_Task requirements:_
Print each line of the listing once more, precisely as given.

_Supplied material:_
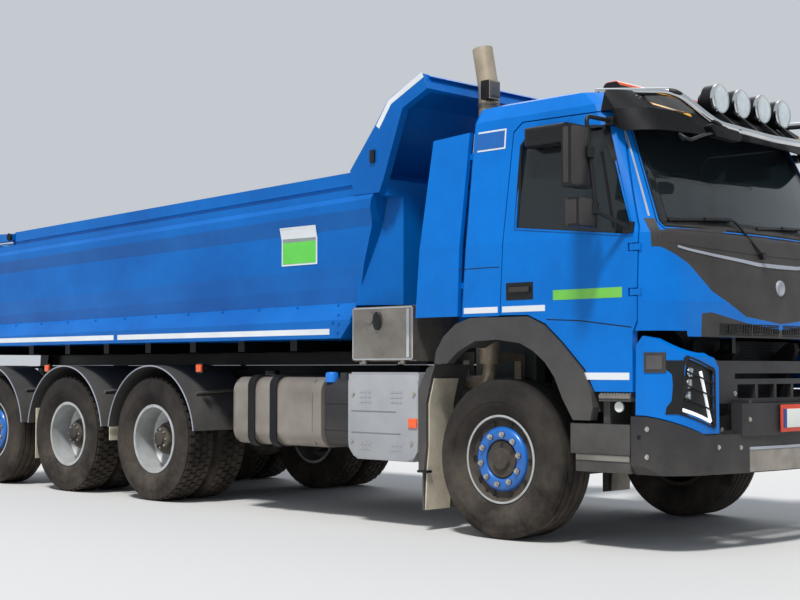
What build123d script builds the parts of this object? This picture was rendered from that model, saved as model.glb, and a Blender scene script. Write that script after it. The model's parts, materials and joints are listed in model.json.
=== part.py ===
from build123d import *
import math
import os

# Four-axle dump truck. Millimetres. X runs forward from the front axle while the pieces are
# made, Y to the truck's left, Z up from the ground. At the end everything moves so that the
# origin lies on the ground under the middle of the truck's box.

# Overall datum lines
FRONT_END = 1585
REAR_END = -7400
ORIGIN_X = (FRONT_END + REAR_END) / 2
PANEL_GAP = 8
SEAT_GAP = 0.3
RUNNING = 0.05

# Axles and wheels
WHEELBASE = 3955
DRIVE_SPACING = 1370
TAG_SPACING = 1380
WHEEL_Z = 536
TYRE_R = 536
RIM_SEAT_R = 286
RIM_FLANGE_R = 298.5
RIM_FLANGE_T = 8
RIM_WALL = 12
STEER_WHEEL_Y = 1063
STEER_RIM_HALF = 149.5
STEER_DISC_OFFSET = 120
DRIVE_PAIR_Y = 926.5
DRIVE_PAIR_HALF = 175.5
DRIVE_RIM_HALF = 114.5
KINGPIN_Y = 900
KINGPIN_R = 20
SPINDLE_R = 40
AXLE_TUBE_R = 60
DRIVE_1_X = -WHEELBASE
DRIVE_2_X = DRIVE_1_X - DRIVE_SPACING
TAG_X = DRIVE_2_X - TAG_SPACING

# Chassis frame
RAIL_Y = 425
RAIL_FLANGE = 90
RAIL_T = 10
FRAME_TOP = 1040
RAIL_DEPTH = 300
FRAME_FRONT = 1180
FRAME_REAR = -7180
SUBFRAME_TOP = 1175
SUBFRAME_FRONT = -1500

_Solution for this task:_
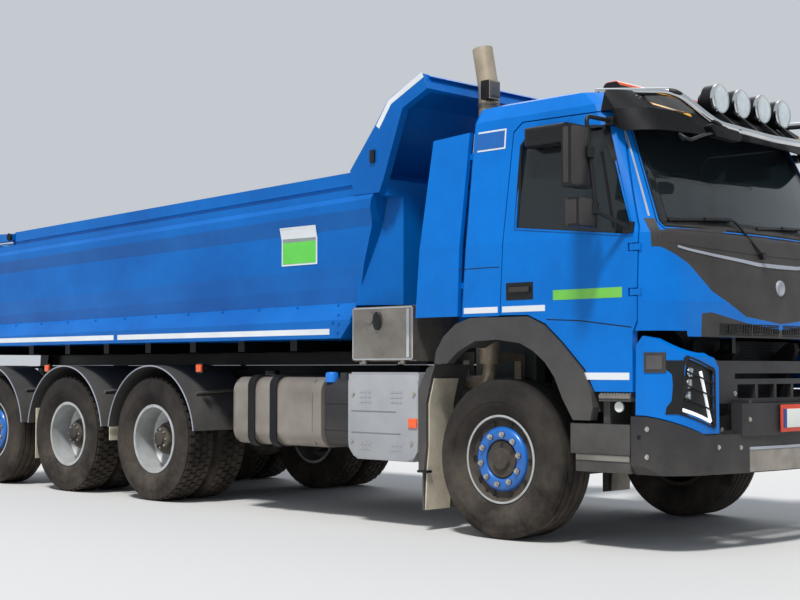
What build123d script builds the parts of this object? This picture was rendered from that model, saved as model.glb, and a Blender scene script. Write that script after it. The model's parts, materials and joints are listed in model.json.
=== part.py ===
from build123d import *
import math
import os

# Four-axle dump truck. Millimetres. X runs forward from the front axle while the pieces are
# made, Y to the truck's left, Z up from the ground. At the end everything moves so that the
# origin lies on the ground under the middle of the truck's box.

# Overall datum lines
FRONT_END = 1585
REAR_END = -7400
ORIGIN_X = (FRONT_END + REAR_END) / 2
PANEL_GAP = 8
SEAT_GAP = 0.3
RUNNING = 0.05

# Axles and wheels
WHEELBASE = 3955
DRIVE_SPACING = 1370
TAG_SPACING = 1380
WHEEL_Z = 536
TYRE_R = 536
RIM_SEAT_R = 286
RIM_FLANGE_R = 298.5
RIM_FLANGE_T = 8
RIM_WALL = 12
STEER_WHEEL_Y = 1063
STEER_RIM_HALF = 149.5
STEER_DISC_OFFSET = 120
DRIVE_PAIR_Y = 926.5
DRIVE_PAIR_HALF = 175.5
DRIVE_RIM_HALF = 114.5
KINGPIN_Y = 900
KINGPIN_R = 20
SPINDLE_R = 40
AXLE_TUBE_R = 60
DRIVE_1_X = -WHEELBASE
DRIVE_2_X = DRIVE_1_X - DRIVE_SPACING
TAG_X = DRIVE_2_X - TAG_SPACING

# Chassis frame
RAIL_Y = 425
RAIL_FLANGE = 90
RAIL_T = 10
FRAME_TOP = 1040
RAIL_DEPTH = 300
FRAME_FRONT = 1180
FRAME_REAR = -7180
SUBFRAME_TOP = 1175
SUBFRAME_FRONT = -1500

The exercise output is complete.